## Source data
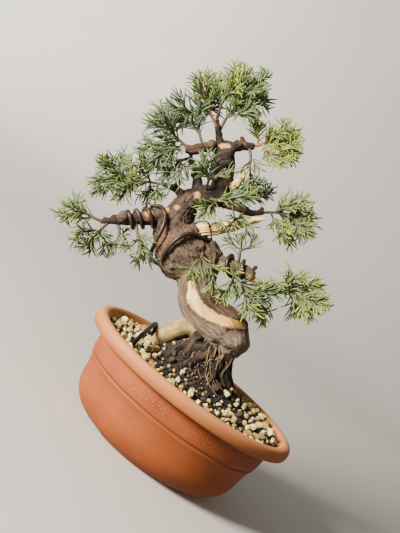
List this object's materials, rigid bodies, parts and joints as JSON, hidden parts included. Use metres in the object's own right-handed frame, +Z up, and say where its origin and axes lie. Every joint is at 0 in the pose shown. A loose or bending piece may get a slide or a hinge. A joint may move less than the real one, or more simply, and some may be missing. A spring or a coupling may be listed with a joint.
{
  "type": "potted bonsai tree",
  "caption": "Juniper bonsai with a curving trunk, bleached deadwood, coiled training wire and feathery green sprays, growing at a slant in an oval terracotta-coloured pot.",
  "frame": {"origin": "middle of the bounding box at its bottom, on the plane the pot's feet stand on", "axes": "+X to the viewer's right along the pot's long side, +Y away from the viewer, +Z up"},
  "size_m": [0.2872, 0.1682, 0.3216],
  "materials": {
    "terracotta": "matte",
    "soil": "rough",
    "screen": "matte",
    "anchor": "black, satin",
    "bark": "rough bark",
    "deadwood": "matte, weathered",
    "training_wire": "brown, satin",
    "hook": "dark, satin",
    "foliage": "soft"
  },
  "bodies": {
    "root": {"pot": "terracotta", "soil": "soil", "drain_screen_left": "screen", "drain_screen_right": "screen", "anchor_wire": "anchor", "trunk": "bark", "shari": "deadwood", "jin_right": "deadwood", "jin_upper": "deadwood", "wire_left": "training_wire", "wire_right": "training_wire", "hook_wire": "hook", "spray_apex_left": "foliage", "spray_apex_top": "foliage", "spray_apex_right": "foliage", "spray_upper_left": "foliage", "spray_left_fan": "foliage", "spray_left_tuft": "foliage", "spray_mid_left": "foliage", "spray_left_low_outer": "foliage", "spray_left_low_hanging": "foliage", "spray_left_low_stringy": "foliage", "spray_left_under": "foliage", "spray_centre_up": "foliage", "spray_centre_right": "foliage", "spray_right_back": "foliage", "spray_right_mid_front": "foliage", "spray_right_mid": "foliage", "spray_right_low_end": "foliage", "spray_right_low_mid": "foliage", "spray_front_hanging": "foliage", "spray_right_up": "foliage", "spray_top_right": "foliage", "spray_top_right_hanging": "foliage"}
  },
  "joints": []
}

...

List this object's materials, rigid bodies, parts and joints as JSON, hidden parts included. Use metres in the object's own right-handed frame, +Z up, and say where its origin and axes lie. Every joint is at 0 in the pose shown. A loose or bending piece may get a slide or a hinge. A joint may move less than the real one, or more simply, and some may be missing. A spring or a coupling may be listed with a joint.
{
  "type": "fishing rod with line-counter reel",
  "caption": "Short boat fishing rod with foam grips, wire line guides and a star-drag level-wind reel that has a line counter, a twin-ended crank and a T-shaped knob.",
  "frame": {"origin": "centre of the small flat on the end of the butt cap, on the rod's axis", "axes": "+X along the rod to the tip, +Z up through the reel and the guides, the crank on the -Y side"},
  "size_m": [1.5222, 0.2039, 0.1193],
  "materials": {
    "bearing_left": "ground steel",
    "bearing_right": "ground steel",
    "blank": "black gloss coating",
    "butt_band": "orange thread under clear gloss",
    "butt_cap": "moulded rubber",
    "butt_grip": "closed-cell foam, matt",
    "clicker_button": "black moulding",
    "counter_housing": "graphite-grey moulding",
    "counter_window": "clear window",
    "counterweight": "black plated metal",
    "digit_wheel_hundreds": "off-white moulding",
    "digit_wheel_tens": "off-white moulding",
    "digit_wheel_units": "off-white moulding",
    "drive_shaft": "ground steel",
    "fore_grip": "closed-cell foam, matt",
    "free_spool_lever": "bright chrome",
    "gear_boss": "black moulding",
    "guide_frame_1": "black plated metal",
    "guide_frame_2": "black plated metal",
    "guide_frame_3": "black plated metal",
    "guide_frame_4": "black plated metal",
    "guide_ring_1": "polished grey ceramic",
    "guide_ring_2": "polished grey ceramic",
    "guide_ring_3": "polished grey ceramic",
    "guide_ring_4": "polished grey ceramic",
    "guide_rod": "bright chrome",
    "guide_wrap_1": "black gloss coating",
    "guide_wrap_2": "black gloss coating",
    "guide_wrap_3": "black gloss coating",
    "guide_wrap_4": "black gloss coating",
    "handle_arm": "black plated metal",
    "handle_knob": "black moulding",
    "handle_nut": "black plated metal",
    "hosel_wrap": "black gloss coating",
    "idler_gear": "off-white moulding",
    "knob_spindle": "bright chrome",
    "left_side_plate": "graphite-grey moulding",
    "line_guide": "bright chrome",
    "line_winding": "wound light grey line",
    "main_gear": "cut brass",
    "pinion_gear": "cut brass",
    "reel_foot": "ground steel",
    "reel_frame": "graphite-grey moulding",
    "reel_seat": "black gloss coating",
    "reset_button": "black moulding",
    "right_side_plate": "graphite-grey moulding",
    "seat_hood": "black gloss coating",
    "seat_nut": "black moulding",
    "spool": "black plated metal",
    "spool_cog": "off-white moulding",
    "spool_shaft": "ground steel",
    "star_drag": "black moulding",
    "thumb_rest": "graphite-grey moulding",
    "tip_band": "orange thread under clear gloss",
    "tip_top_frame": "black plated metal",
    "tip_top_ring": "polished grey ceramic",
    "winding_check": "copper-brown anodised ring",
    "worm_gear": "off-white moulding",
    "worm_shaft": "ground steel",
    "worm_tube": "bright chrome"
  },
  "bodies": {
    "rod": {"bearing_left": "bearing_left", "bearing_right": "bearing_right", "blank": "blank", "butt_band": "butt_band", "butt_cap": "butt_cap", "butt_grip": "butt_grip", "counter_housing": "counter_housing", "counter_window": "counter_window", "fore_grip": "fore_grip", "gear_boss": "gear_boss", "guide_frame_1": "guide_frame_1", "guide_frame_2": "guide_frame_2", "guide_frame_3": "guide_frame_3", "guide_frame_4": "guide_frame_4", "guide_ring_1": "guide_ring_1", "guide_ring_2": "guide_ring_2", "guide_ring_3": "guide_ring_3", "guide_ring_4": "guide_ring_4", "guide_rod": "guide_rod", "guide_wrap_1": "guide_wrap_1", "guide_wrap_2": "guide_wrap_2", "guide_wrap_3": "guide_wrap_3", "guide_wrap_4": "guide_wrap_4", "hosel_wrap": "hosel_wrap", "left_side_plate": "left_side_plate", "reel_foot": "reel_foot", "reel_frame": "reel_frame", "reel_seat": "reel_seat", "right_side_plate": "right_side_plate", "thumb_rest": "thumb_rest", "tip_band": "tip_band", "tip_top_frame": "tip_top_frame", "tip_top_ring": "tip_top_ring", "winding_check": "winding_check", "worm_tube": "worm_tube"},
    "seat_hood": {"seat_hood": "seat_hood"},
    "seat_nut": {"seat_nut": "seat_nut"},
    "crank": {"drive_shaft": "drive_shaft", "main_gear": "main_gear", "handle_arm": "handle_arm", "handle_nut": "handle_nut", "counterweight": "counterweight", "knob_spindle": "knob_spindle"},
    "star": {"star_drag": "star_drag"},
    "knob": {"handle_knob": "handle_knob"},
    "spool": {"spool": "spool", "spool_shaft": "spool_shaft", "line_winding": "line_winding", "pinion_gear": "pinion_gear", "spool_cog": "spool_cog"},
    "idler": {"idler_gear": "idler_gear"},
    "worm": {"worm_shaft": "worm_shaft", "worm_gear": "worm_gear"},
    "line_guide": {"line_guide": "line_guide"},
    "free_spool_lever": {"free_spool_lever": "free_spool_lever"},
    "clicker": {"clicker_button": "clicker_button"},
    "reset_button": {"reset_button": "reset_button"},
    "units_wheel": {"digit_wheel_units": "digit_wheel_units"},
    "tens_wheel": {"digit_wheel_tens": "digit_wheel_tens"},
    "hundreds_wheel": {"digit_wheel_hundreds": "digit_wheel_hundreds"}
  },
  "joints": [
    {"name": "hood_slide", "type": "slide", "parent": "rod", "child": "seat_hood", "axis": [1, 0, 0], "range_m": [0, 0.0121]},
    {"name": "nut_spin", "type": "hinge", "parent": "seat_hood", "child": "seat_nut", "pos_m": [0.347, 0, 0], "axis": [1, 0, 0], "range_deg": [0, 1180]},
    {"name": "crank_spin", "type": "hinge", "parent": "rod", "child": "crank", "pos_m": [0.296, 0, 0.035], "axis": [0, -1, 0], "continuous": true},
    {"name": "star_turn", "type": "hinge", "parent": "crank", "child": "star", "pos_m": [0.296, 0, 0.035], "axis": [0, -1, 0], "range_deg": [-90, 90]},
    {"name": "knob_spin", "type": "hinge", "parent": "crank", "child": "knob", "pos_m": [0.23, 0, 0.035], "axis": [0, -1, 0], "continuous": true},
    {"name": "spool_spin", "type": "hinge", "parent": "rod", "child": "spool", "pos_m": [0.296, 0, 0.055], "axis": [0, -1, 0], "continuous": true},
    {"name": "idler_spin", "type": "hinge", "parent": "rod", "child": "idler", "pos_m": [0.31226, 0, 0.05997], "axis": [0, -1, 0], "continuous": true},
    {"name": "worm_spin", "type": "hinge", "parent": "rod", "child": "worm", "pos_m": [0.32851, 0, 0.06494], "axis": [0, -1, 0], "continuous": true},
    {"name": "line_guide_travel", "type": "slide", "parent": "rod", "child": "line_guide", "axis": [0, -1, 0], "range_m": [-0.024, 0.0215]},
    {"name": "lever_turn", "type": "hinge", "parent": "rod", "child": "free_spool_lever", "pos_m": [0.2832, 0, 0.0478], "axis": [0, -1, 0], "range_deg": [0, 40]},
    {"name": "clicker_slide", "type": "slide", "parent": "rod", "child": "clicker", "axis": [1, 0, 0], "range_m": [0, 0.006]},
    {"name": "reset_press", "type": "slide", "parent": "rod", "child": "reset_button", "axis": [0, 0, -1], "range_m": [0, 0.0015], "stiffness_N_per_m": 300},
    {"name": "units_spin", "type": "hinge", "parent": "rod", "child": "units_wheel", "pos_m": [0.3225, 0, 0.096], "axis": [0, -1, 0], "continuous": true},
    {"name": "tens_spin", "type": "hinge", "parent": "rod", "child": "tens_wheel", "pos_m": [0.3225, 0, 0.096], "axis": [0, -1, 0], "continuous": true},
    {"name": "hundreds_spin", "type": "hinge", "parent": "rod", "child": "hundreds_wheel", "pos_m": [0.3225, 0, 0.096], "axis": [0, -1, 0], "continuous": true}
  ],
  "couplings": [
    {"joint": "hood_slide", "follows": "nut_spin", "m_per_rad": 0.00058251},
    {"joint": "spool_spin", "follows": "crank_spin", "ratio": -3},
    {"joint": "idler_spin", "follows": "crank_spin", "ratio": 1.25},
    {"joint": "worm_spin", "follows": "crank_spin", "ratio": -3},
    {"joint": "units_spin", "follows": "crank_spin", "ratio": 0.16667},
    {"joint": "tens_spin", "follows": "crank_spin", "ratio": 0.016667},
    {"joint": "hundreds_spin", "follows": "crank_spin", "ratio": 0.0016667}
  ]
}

## Short task
Out of the material above, gather each line where "joints" appears.

## Solved exercise
List this object's materials, rigid bodies, parts and joints as JSON, hidden parts included. Use metres in the object's own right-handed frame, +Z up, and say where its origin and axes lie. Every joint is at 0 in the pose shown. A loose or bending piece may get a slide or a hinge. A joint may move less than the real one, or more simply, and some may be missing. A spring or a coupling may be listed with a joint.
  "joints": []
List this object's materials, rigid bodies, parts and joints as JSON, hidden parts included. Use metres in the object's own right-handed frame, +Z up, and say where its origin and axes lie. Every joint is at 0 in the pose shown. A loose or bending piece may get a slide or a hinge. A joint may move less than the real one, or more simply, and some may be missing. A spring or a coupling may be listed with a joint.
  "joints": [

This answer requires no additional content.